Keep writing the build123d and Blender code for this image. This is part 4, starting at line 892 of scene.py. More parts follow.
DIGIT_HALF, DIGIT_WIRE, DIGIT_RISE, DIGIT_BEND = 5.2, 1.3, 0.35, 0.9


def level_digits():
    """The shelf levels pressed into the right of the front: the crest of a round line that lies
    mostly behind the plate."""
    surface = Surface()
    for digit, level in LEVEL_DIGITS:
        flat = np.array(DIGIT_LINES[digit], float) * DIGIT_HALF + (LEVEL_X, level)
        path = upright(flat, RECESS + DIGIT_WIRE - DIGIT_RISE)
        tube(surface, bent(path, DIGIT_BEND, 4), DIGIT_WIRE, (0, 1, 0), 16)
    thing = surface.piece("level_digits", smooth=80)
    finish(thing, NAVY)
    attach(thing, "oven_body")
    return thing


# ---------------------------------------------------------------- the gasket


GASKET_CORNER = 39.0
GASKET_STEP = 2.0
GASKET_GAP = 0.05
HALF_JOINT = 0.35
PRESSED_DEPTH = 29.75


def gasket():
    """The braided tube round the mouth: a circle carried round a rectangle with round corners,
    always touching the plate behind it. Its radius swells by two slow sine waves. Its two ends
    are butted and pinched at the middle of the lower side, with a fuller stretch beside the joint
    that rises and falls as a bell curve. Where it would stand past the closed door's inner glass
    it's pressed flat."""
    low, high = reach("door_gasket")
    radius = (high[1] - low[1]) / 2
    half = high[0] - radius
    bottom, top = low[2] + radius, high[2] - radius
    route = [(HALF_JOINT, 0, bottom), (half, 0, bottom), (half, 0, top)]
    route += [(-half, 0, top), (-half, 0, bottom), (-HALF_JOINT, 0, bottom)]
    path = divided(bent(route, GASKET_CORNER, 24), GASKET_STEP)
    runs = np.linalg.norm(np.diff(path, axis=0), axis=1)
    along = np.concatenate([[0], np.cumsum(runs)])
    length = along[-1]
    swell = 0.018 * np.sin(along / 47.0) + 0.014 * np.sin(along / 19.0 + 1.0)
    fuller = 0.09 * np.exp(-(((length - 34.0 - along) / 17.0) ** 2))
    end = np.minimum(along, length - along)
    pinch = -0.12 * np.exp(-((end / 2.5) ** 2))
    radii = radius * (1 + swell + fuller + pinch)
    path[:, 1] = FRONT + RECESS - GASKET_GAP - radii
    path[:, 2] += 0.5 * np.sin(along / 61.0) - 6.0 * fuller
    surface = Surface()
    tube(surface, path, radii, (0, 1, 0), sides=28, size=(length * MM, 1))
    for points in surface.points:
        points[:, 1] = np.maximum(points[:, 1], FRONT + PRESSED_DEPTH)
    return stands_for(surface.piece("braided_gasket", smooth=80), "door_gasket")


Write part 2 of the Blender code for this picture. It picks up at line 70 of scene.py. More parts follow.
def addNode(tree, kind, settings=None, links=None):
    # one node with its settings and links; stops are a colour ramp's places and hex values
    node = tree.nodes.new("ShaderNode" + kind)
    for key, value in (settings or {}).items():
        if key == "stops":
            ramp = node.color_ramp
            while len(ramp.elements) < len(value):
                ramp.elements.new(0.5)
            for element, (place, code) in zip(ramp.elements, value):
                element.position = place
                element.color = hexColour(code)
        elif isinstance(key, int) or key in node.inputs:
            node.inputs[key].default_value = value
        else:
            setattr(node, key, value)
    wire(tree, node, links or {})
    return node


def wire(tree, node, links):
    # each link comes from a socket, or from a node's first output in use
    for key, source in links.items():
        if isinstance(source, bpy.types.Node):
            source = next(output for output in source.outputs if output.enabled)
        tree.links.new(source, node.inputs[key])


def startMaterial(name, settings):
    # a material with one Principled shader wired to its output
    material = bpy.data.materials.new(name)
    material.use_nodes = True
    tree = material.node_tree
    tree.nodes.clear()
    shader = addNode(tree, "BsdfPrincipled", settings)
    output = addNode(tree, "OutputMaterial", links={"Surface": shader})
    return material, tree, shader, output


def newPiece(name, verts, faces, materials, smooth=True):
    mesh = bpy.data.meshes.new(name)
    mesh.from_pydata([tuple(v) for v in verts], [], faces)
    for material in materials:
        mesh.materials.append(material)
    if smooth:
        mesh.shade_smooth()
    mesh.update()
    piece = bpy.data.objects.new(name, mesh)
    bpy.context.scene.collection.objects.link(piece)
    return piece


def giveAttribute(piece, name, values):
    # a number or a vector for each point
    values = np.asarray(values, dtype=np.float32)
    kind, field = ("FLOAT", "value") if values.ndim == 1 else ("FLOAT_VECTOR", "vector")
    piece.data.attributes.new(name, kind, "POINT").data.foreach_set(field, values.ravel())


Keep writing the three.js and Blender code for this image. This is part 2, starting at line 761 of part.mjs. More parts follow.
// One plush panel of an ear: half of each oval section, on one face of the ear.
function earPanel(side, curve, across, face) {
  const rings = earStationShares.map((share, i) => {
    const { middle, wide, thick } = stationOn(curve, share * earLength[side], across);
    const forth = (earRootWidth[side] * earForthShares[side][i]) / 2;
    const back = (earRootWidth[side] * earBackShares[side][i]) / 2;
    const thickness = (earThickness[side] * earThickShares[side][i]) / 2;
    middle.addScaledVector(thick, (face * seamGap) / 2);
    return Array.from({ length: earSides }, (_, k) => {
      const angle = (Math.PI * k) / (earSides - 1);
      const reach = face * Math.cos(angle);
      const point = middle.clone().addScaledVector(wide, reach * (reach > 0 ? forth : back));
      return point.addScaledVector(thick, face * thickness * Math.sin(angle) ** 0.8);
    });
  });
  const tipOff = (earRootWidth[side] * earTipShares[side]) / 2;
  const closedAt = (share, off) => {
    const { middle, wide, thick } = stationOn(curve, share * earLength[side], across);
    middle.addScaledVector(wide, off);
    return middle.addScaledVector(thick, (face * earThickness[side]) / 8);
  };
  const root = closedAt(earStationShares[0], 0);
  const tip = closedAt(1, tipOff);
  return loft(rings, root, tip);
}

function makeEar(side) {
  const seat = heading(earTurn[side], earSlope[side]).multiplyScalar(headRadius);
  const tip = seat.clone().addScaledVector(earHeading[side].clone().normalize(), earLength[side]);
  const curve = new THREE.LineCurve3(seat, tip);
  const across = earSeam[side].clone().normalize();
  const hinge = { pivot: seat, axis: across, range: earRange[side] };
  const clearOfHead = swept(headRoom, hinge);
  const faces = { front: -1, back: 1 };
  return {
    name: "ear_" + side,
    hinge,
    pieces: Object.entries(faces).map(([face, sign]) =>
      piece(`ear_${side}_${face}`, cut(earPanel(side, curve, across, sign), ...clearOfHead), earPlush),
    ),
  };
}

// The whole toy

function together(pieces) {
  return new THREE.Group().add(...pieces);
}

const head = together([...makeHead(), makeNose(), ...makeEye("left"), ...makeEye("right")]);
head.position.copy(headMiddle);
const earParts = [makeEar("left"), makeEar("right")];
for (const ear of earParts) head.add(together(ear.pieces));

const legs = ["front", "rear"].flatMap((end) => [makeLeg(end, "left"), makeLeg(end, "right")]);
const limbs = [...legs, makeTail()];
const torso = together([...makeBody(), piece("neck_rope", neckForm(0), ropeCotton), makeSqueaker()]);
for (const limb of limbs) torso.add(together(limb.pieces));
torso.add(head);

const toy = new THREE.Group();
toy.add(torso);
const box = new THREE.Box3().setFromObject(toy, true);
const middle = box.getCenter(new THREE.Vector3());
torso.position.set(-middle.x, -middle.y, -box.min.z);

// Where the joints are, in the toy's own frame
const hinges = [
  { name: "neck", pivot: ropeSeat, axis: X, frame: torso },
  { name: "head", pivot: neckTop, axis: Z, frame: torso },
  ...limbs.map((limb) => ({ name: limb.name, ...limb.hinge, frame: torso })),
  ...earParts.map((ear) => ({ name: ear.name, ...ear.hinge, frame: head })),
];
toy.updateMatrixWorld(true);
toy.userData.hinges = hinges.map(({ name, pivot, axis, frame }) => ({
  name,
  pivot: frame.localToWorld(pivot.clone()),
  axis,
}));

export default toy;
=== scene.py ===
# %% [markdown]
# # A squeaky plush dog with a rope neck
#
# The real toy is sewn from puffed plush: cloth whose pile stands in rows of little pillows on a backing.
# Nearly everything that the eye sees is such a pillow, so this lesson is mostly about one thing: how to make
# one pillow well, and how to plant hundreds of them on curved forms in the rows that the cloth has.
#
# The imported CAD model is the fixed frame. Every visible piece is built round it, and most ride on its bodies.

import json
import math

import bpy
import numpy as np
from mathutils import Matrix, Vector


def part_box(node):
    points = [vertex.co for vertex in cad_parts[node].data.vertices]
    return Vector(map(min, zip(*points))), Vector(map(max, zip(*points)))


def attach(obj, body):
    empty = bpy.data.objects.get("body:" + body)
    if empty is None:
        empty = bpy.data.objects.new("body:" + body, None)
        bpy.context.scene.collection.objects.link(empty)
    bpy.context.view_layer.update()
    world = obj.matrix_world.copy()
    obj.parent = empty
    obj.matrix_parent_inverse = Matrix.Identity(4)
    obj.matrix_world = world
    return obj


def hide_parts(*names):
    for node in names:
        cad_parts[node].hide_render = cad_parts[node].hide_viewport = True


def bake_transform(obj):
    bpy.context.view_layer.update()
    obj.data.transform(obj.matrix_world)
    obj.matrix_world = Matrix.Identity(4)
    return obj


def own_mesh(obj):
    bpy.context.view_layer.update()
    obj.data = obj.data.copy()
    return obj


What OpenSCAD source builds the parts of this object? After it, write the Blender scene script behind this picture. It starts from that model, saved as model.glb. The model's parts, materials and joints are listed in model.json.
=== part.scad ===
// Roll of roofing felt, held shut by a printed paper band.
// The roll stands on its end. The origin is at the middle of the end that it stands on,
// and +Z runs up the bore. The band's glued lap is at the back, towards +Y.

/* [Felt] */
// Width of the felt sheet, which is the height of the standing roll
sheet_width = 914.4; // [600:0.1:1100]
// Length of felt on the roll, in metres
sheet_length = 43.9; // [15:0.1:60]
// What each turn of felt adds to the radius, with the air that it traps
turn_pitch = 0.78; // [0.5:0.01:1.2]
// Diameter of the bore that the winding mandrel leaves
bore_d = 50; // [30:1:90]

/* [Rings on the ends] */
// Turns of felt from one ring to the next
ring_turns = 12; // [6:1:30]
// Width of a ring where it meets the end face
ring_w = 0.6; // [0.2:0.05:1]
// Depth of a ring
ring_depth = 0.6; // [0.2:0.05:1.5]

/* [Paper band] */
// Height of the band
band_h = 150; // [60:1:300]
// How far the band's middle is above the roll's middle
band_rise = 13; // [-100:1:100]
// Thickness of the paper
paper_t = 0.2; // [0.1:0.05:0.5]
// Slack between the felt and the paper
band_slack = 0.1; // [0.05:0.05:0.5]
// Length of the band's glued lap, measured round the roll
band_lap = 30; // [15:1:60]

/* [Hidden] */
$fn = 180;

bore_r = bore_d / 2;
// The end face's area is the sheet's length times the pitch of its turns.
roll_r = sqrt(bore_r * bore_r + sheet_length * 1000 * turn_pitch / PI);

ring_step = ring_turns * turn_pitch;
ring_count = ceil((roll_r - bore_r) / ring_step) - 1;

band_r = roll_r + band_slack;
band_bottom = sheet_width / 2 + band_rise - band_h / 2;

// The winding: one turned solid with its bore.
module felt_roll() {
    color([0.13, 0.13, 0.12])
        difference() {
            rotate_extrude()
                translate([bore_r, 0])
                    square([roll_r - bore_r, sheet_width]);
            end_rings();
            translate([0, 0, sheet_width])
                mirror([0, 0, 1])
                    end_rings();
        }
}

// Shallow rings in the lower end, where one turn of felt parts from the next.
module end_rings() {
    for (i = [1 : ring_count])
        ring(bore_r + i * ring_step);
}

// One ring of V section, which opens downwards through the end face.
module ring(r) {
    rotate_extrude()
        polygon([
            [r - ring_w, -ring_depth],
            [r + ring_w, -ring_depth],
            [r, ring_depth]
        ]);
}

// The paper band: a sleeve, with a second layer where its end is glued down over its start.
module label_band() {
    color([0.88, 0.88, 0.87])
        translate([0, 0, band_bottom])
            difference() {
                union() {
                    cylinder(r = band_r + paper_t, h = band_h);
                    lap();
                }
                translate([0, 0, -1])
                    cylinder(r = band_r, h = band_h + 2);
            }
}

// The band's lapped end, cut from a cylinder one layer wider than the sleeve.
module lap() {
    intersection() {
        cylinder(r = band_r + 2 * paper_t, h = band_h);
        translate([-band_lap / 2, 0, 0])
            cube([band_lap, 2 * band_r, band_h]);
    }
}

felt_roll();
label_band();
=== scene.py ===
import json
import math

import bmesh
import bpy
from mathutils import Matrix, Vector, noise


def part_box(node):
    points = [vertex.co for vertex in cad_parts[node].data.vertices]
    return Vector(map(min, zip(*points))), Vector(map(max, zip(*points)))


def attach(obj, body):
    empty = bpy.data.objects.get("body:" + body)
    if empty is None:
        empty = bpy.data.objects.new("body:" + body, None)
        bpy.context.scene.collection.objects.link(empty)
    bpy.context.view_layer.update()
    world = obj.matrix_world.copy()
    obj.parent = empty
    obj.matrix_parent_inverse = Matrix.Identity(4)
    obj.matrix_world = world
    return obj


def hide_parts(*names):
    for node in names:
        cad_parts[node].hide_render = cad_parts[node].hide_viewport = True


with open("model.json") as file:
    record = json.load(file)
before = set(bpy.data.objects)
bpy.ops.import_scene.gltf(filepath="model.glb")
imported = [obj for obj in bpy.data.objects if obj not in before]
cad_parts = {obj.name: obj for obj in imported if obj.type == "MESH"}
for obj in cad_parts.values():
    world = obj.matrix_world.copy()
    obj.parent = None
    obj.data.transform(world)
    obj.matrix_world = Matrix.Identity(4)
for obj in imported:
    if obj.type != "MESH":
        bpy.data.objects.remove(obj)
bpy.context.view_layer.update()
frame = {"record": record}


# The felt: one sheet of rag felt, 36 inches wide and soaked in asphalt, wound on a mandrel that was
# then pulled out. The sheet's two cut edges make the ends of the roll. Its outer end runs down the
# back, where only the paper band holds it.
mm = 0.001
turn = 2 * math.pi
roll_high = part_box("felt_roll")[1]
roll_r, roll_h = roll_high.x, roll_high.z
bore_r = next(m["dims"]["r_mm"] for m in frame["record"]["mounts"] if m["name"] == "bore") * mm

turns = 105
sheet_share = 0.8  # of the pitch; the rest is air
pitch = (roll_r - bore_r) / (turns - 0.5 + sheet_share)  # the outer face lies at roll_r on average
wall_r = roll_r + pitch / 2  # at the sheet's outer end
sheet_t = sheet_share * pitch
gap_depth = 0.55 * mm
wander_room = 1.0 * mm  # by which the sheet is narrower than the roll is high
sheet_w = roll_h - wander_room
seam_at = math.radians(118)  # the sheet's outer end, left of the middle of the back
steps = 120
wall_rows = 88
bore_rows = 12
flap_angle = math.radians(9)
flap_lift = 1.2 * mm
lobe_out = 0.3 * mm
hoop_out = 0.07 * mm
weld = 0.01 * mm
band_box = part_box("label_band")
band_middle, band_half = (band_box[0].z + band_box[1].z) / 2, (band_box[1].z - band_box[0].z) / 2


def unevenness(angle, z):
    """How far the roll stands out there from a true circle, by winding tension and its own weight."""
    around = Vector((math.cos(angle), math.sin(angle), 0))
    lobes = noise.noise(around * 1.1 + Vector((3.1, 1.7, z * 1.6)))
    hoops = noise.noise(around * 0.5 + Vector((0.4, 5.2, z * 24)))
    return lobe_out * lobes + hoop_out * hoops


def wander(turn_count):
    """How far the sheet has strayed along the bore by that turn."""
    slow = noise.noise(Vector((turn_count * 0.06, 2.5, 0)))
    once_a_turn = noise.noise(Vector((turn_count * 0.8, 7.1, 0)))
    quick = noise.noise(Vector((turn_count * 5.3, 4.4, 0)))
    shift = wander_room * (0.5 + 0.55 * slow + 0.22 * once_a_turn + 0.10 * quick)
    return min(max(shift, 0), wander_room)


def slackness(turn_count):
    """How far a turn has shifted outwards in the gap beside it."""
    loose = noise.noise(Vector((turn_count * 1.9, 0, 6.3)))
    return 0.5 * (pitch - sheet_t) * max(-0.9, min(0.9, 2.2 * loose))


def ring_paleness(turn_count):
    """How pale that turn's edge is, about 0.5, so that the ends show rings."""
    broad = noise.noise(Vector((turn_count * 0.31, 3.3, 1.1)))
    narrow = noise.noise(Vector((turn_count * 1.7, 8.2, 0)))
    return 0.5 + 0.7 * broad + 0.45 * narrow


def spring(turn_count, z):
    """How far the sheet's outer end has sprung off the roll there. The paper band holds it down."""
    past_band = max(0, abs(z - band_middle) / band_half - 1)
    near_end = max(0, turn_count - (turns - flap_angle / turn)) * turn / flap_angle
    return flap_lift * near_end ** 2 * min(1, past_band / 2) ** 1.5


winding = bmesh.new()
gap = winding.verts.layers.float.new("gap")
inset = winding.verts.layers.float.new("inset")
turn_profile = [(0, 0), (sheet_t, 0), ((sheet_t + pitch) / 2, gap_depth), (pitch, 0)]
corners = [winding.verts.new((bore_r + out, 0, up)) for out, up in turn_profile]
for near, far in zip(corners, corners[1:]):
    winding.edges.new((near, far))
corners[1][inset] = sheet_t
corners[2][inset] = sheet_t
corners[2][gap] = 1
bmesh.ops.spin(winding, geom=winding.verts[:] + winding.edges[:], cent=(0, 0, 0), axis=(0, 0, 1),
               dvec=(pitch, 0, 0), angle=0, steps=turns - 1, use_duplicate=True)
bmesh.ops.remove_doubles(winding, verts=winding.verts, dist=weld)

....

GIVEN PROBLEM:
Print only the lines that run from the start of the listing to the line bearing "PRESSED_DEPTH = 29.75"; please keep the first line and that last one, exactly as they appear.

SOLUTION FOR THIS PROBLEM:
Keep writing the build123d and Blender code for this image. This is part 4, starting at line 892 of scene.py. More parts follow.
DIGIT_HALF, DIGIT_WIRE, DIGIT_RISE, DIGIT_BEND = 5.2, 1.3, 0.35, 0.9


def level_digits():
    """The shelf levels pressed into the right of the front: the crest of a round line that lies
    mostly behind the plate."""
    surface = Surface()
    for digit, level in LEVEL_DIGITS:
        flat = np.array(DIGIT_LINES[digit], float) * DIGIT_HALF + (LEVEL_X, level)
        path = upright(flat, RECESS + DIGIT_WIRE - DIGIT_RISE)
        tube(surface, bent(path, DIGIT_BEND, 4), DIGIT_WIRE, (0, 1, 0), 16)
    thing = surface.piece("level_digits", smooth=80)
    finish(thing, NAVY)
    attach(thing, "oven_body")
    return thing


# ---------------------------------------------------------------- the gasket


GASKET_CORNER = 39.0
GASKET_STEP = 2.0
GASKET_GAP = 0.05
HALF_JOINT = 0.35
PRESSED_DEPTH = 29.75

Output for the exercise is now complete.